Let me jump right to the punchline, the answer is YES! Every software company, including yours, should care more about Revenue Operations, or “RevOps”. Specifically, if you want to achieve escape velocity. Ask these questions:
- Are you investing more than 10% of your revenue in sales & marketing? AND
- Do you have a product-market fit as evidenced by an ability to build a funnel, add customers, and deploy without significant custom development? AND
- Do you have a desire to increase your company’s valuation by improving deal gross margin or ARR?
If so, then the answer is a clear yes. In fact, there is actually a good chance you are already performing RevOps functions if you have:
- Taken a crack at defining key processes in sales, marketing, and customer success
- Invested in tools like CRM or marketing automation (amongst others)

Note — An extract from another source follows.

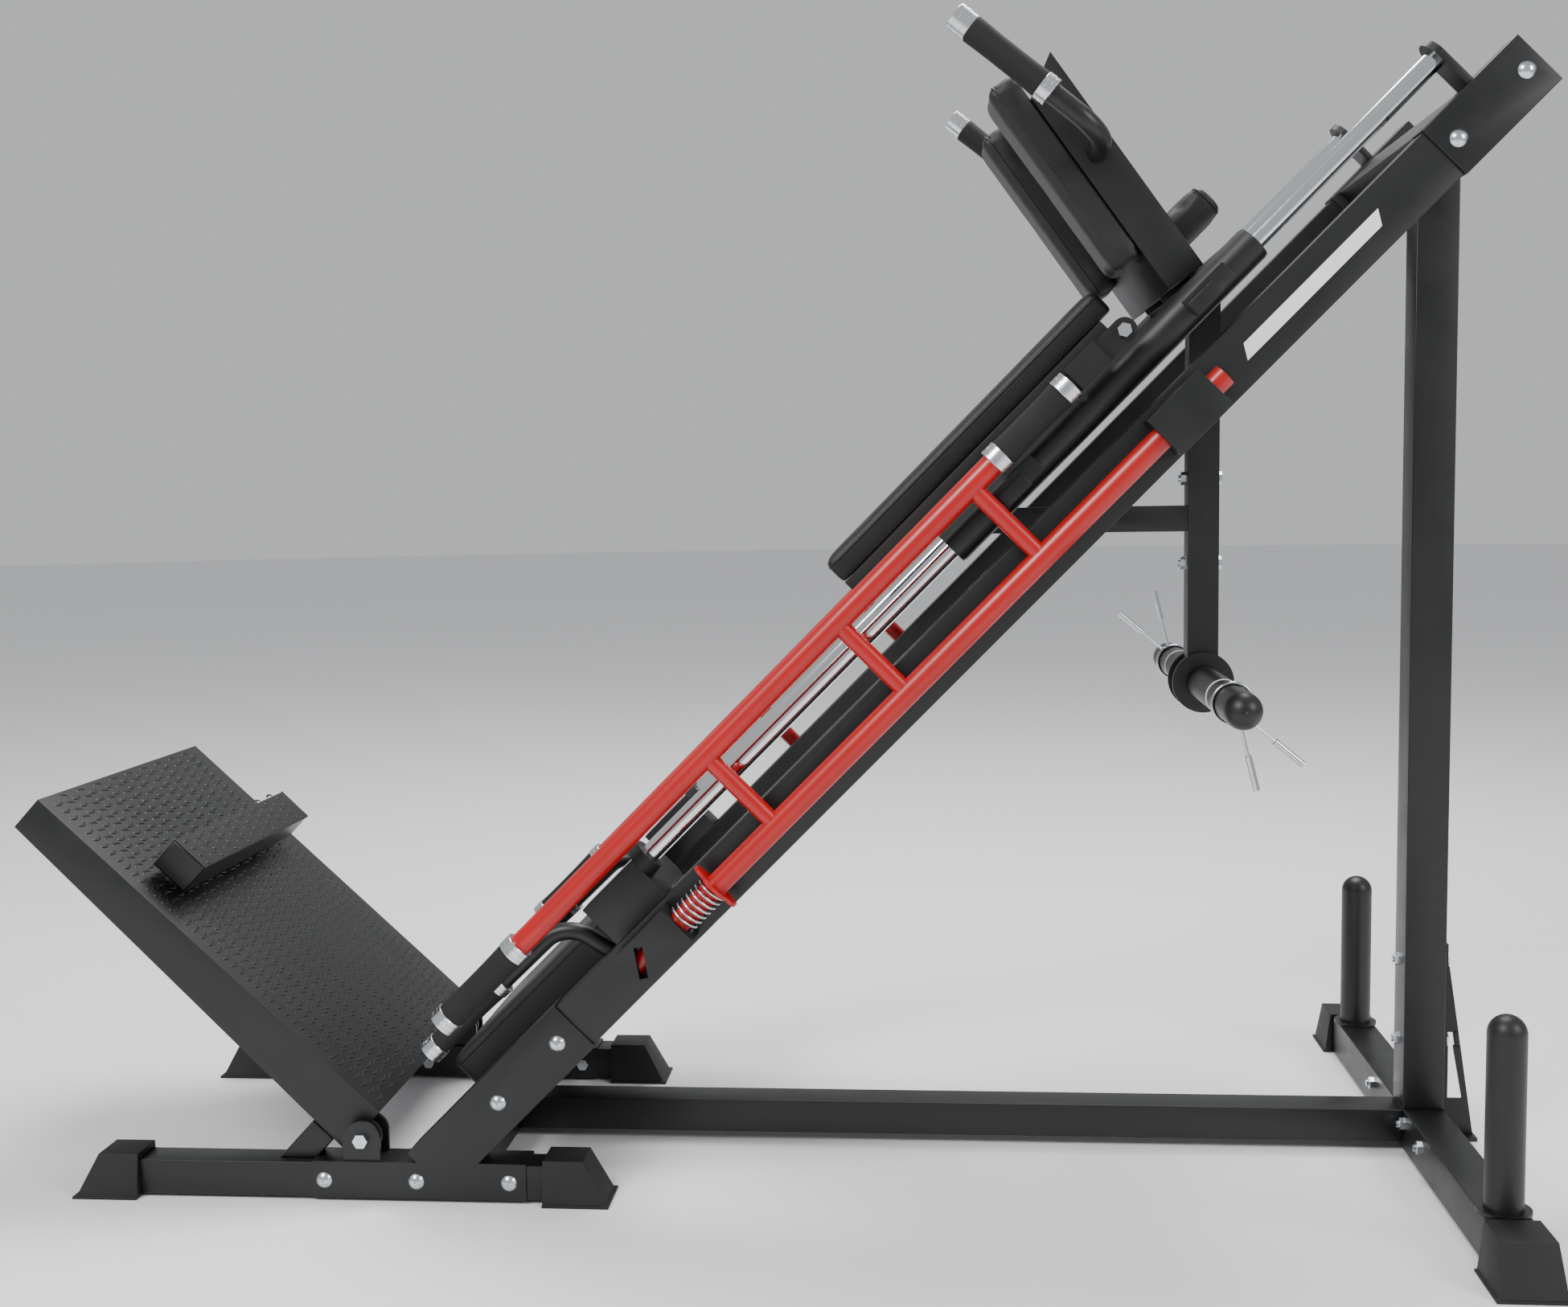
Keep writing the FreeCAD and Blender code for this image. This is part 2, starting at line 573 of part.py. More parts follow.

- Looked at data like forecasts and funnel reports
- Provided training or learning tools to your team.
This is essentially what Revenue Operations is; guiding revenue-related processes, tools, data, and training. However, even if you are doing these things, it may not mean that your efforts are organized into a single function, rather they may be distributed across key players in various teams, or limited by your access to key metrics, activities, or ability to influence behaviors.
In this article, we’ll talk about ways to make your existing investment more effective and coordinated. And at which point in your company’s journey you should start to consider switching from a distributed responsibility to a dedicated one.
Looking at the entire customer journey
The entire point of ‘RevOps’ is to integrate all selling and marketing motions together. B2B SaaS companies tend to become siloed functions very quickly, each function in the organization maturing at different points of time and at different speeds. Customer relationships move from one department to the next in a sequence.
Now, this evolution is not entirely avoidable, but for the sake of your customer’s experience, there should be an effort to make the transitions as smooth as possible and built in a customer-centric way. It’s likely each of your departments (marketing, sales, services, support, finance, customer success) have their own processes to support their own function which often grows up without much consideration for the customer’s experience, or for how the information will be used in other departments.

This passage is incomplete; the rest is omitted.